At a minimum the task will involve significantly expanding the European and Global Issues Secretariat of the cabinet office — known as Egis —handing it a more powerful remit over policy areas stretching into departments for home affairs, business, agriculture and Treasury.

Some senior officials speculated that it may become a Brexit ministry, either taking on trade responsibilities that currently sit in the department for business, or working in conjunction with a standalone trade ministry negotiating non-EU deals. Given the political sensitivity, a senior cabinet minister is expected to take charge of the talks.

Most worrying for Whitehall planners is how to rebuild trade expertise, which has withered since 1973 when Britain empowered the European Commission to negotiate on its behalf. Estimates range from a dozen to 20 individuals in Whitehall with anything resembling direct experience.

“There is absolutely no capacity to do it and it needs to be built up. The idea that you start all of these negotiations with capacity that is not just weak or old, but basically non-existent is like trying to bail an Olympic swimming pool with a thimble,” said David Claydon, a former economic adviser in the Foreign Office now at Macro Advisory Partners. “It would be unbelievably difficult and entirely unrealistic.”

Options being considered to fill the skills gap include hiring outside law firms or consultancies — as the Treasury did during the 2008 banking crisis -— and seeking to recruit experienced trade negotiators from the US, Europe or Asia.

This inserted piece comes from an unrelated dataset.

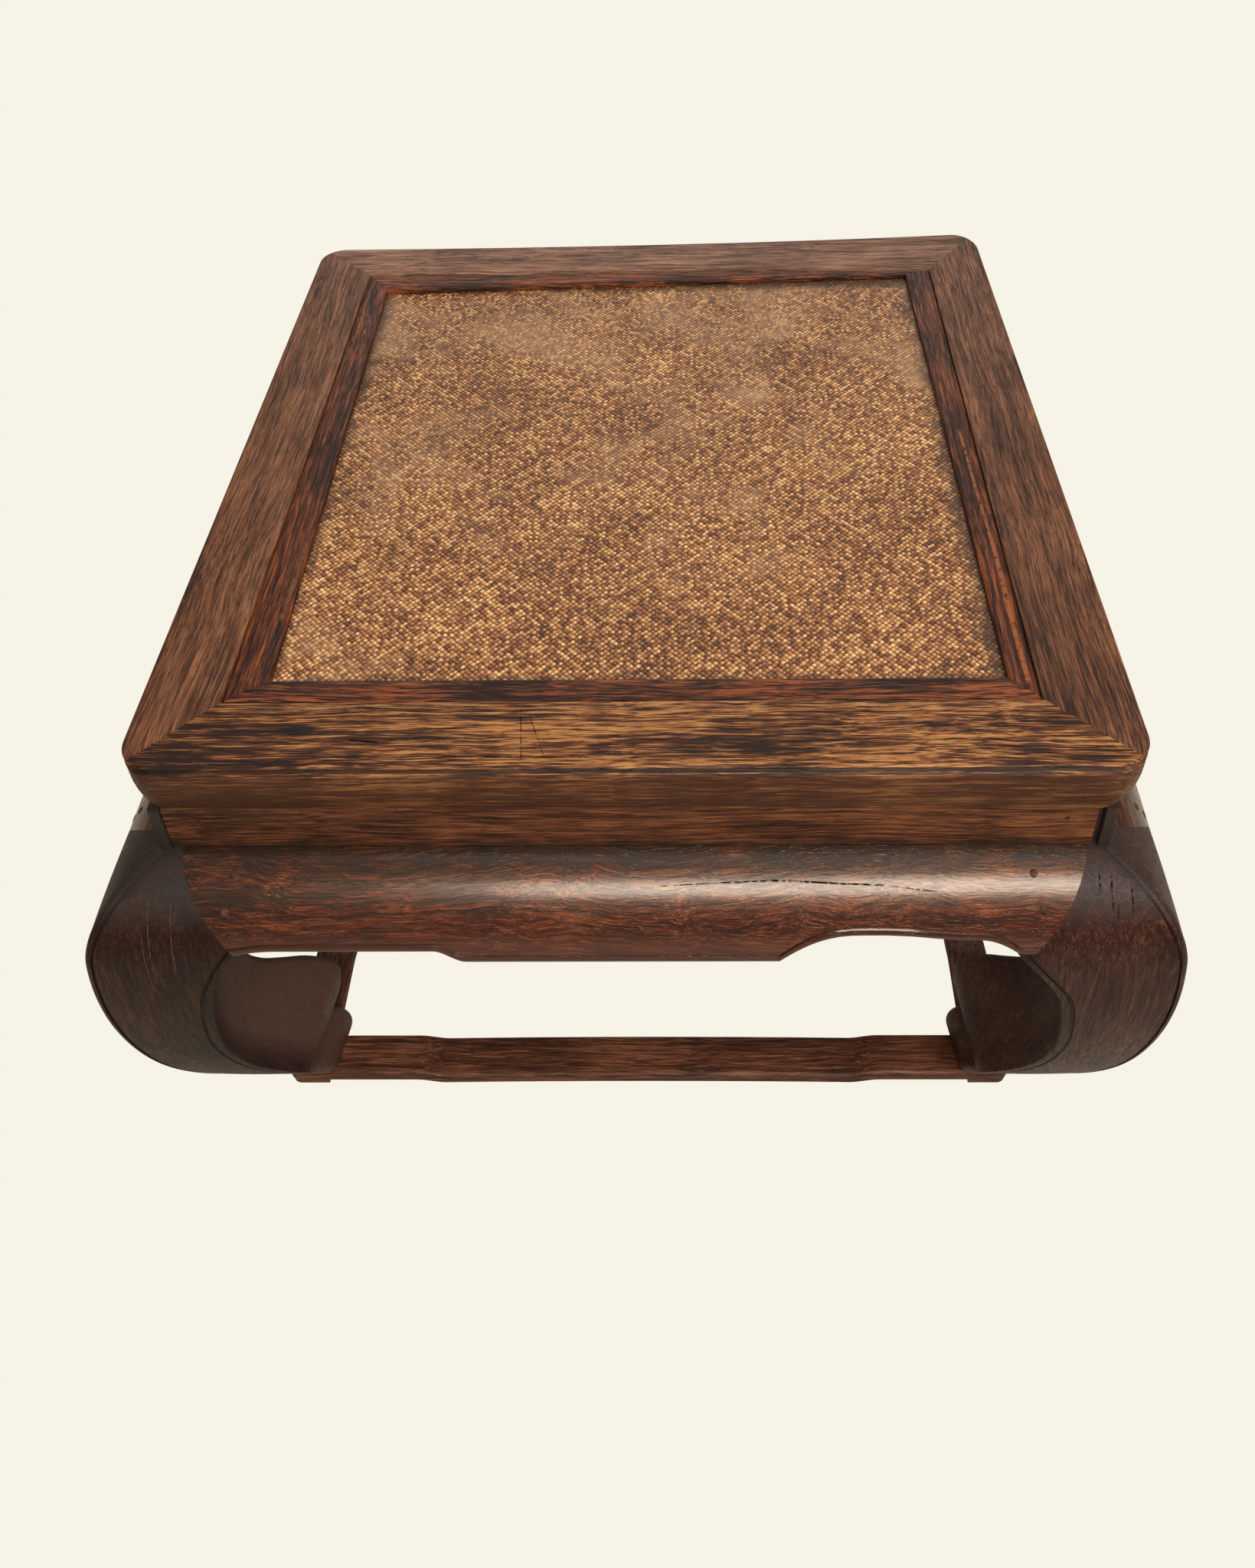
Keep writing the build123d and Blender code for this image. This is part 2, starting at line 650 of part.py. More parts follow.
# ---- The whole table ---------------------------------------------------------------------
SIDES = ("front", "right", "back", "left")
CORNERS = ("front_left", "front_right", "back_right", "back_left")


def all_round(shapes):
    """Solids of the front repeated on the four sides, as one group."""
    solids = []
    for side in range(4):
        for shape in shapes:
            solids += turned(shape, side).solids()
    return Compound(children=solids)


def table():
    """Every node of the table by name."""
    blank = frame_blank()
    members = (long_member(blank), side_member(blank))
    strip = cover_strip()
    waist = waist_board()
    front_apron = apron()
    rail = floor_rail()
    front_left_leg = leg()
    pad = corner_pad()
    nodes = {}
    for side, name in enumerate(SIDES):
        nodes["top_frame_" + name] = turned(members[side % 2], side)
        nodes["cover_strip_" + name] = turned(strip, side)
        nodes["waist_" + name] = turned(waist, side)
        nodes["apron_" + name] = turned(front_apron, side)
        nodes["floor_rail_" + name] = turned(rail, side)
    for corner, name in enumerate(CORNERS):
        nodes["leg_" + name] = turned(front_left_leg, corner)
        nodes["floor_pad_" + name] = turned(pad, corner)
    nodes["cane_mat"] = cane_mat()
    for index, name in enumerate(("front", "middle", "back")):
        nodes["backing_board_" + name] = backing_board(index)
    nodes["batten_left"] = batten(-BATTEN_LINE)
    nodes["batten_right"] = batten(BATTEN_LINE)
    nodes["frame_pegs"] = all_round(frame_pegs(peg_pair))
    nodes["waist_pegs"] = all_round(waist_pegs(peg_pair))
    nodes["apron_pegs"] = all_round(apron_pegs())
    return nodes


if __name__ == "__main__":
    os.makedirs("parts", exist_ok=True)
    for name, shape in table().items():
        export_step(shape, "parts/%s.step" % name)
        print(name, len(shape.solids()), round(shape.volume))
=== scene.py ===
"""Looks of the square kang table: worn dark lacquer over elm, and a woven cane top.

Shapes are worked out in millimetres and made in metres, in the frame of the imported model. The
table is square, so each side piece is shaped at the front or at the front-left corner and turned
about Z.
"""
import math
import random

import bmesh
import bpy
from mathutils import Matrix, Vector


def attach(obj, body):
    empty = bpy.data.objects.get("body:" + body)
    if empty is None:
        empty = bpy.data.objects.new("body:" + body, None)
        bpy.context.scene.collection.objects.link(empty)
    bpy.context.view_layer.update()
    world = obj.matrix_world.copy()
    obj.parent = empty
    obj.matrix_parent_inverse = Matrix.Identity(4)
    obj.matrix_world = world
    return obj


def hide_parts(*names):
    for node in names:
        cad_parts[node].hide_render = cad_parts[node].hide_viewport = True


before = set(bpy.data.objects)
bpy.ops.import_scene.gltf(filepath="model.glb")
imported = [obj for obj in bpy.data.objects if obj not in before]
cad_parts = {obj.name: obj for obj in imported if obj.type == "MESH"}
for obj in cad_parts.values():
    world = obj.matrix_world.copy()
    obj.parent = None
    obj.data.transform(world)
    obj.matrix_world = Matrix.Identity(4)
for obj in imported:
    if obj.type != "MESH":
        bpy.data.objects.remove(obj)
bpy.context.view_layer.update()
scene = bpy.context.scene

SIDES = ("front", "right", "back", "left")
CORNERS = ("front_left", "front_right", "back_right", "back_left")
MM = 0.001
Y, Z = 1, 2


def cad(name, axis, end):
    """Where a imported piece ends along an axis, to a tenth of a millimetre."""
    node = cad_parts[name]
    return round(end((node.matrix_world @ v.co)[axis] for v in node.data.vertices) / MM, 1)


# ---- Sizes, in millimetres -----------------------------------------------------------------
HALF = -cad("top_frame_front", Y, min)  # half the top frame
TOP = cad("top_frame_front", Z, max)
FRAME_FOOT = cad("top_frame_front", Z, min)
SHOULDER = cad("waist_front", Z, min)
APRON_LOWEST = cad("apron_front", Z, min)
CANE_TOP = cad("cane_mat", Z, max)
LEDGE = cad("cane_mat", Z, min)  # the cane lies on a ledge inside the frame
BASE_HALF = -cad("floor_rail_front", Y, min)
BASE_TOP = cad("floor_rail_front", Z, max)
WAIST_FACE = -cad("waist_front", Y, min)
WAIST_BACK = -cad("waist_front", Y, max)
APRON_BACK = -cad("apron_front", Y, max)
STRIP_OUTER = -cad("cover_strip_front", Y, min)
STRIP_INNER = -cad("cover_strip_front", Y, max)
FLAT_LINE = HALF - 50.5  # inner edge of the top's flats
CORNER_RADIUS = 22.0  # of the top frame, seen from above
POST_FACE = HALF - 7.0  # each leg's square stub shows at the corner of the waist as a narrow post
POST_EDGE = POST_FACE - 7.3
STUB_INNER = POST_FACE - 45.0
LAP_FACE = WAIST_FACE - 3.2  # the waist boards are thin where they cover the stubs
APRON_EDGE = APRON_LOWEST + 8.0
MITRE_TOP = HALF - 21.0
MITRE_FOOT = HALF - 53.0
MITRE_LOW = APRON_EDGE - 3.0  # height of the apron's edge where it dips into the leg
APRON_LEAN = (56.0, 32.5)  # the apron's back comes forward by the second in a fall of the first
STEP_AT, STEP_LENGTH = 112.0, 20.0  # the step in the apron's edge
DIP = (220.0, 24.8)  # start and length of the dip into each leg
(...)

Some informal approaches have already been made.

Many countries use private sector lawyers to advise them during negotiations and undertake the “legal scrub” — making sure the final agreement is watertight. But some of the best law firms might find it disadvantageous to accept the UK government and British companies as clients if they are already acting for foreign governments and businesses.

There are perhaps 100 British eurocrats with experience of working in Brussels on trade. But most, at this stage, seem reluctant to leave Brussels or accept a pay cut when lucrative private sector options are available.

“They will find some clever people in Whitehall if they have a good hunt around,” said one British official with high-level experience as a trade negotiator. “But when you start cold you do not have the contacts in countries. That matters. People are amazed by how thick and important the relationships are in the trade world.”

A former European trade negotiator compared the skills of current UK officials, who oversee EU trade policy rather than negotiate deals, as the difference between a football manager and a striker. “Managing a team is not the same as being able to score goals,” he said.

Any Whitehall overhaul will in part depend on political direction — something that may take several months to become clear in the post-Brexit turmoil within the government.

“There is far less certainty than even in a general election. At that time before a vote, you are at least speaking to the parties and clear on options. Nobody knows how this will pan out,” said one Whitehall official.

A lack of clear political direction raises the potential for a messy turf war between Whitehall fiefdoms. “The civil service and cabinet office will have to deal with a government crisis and a parliamentary crisis before you get down to the negotiating objectives and the process for getting out,” said Lord Turnbull, the former cabinet secretary. Whitehall tensions “may be worse if there is no politician to resolve the competition”, he added.